My message to Mr. Schmidt and Google is very simple: stop cheating. Transform your search engine from a murky algorithm that sometimes benefits your own corporate interests into a transparently neutral guide that benefits both the consumers and the all the companies in our knowledge economy.

The need for Google to establish transparency in its search engine and play by the rules is particularly acute today, both in Europe and America. You see, Google isn’t quite as omniscient, omnipotent and omnipresent as Siva Vaidhyanathan claims. Indeed, for the first time in over a decade, Google has a genuine online rival challenging its hitherto Caesarian hegemony over the Internet. This emerging superpower in the online economy is Facebook which, with its 600 million members and over $50 billion valuation, is beginning to transform the web from a Google centric network of data to a social network of connected people.

Google’s recognition of the growing power of the social web is behind both its failed $6 billion acquisition for the social commerce business Groupon and its rumored $10 billion interest in acquiring Twitter—Facebook’s main rival in the social networking business. And given Google’s much publicized vulnerability in social media, it’s particularly important that this multinational corporation makes its search engine honest so that it doesn’t become a disreputable tool in Google’s battle with Facebook to control the emerging social web.

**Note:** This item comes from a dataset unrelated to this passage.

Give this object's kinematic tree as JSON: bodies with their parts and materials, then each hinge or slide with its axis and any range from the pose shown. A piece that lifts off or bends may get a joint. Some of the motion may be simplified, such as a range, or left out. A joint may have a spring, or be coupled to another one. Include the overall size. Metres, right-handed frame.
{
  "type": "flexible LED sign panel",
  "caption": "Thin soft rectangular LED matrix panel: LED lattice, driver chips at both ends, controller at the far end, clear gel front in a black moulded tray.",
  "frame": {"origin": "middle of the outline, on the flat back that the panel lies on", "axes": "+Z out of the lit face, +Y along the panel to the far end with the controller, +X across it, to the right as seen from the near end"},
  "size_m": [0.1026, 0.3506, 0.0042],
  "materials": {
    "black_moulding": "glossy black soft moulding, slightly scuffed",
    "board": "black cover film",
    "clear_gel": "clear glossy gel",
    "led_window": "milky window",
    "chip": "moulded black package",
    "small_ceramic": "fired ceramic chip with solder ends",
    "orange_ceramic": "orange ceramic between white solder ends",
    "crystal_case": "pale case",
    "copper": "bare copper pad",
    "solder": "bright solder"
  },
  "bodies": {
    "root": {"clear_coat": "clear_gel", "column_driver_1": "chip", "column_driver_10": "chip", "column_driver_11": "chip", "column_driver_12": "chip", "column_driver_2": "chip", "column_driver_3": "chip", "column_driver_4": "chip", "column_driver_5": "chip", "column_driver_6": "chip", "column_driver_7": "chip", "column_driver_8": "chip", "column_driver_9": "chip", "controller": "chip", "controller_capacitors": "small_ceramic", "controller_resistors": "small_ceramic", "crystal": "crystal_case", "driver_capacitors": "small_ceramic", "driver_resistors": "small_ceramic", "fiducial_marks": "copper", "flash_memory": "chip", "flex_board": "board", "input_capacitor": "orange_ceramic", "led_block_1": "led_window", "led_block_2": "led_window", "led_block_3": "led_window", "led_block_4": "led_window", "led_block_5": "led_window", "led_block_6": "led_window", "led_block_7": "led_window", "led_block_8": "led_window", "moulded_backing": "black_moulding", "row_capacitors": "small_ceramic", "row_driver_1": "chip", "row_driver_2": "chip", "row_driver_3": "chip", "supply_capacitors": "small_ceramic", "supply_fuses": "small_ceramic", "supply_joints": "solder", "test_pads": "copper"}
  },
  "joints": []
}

In his new book, The Master Switch, Columbia University law professor Tim Wu—the scholar who invented the term “network neutrality”—argues that the modern media and communications industry has a tendency toward monopoly. But, for the 2 billion Internet consumers like you and I reliant on fair and transparent search as their trusted vehicle for navigating the web, the only thing worse than a monopolist is a cheating monopolist. Google needs to clean up its artificial algorithm now and guarantee search neutrality. Otherwise it won’t only be the European Commission investigating the self-interested bias of the Google search engine.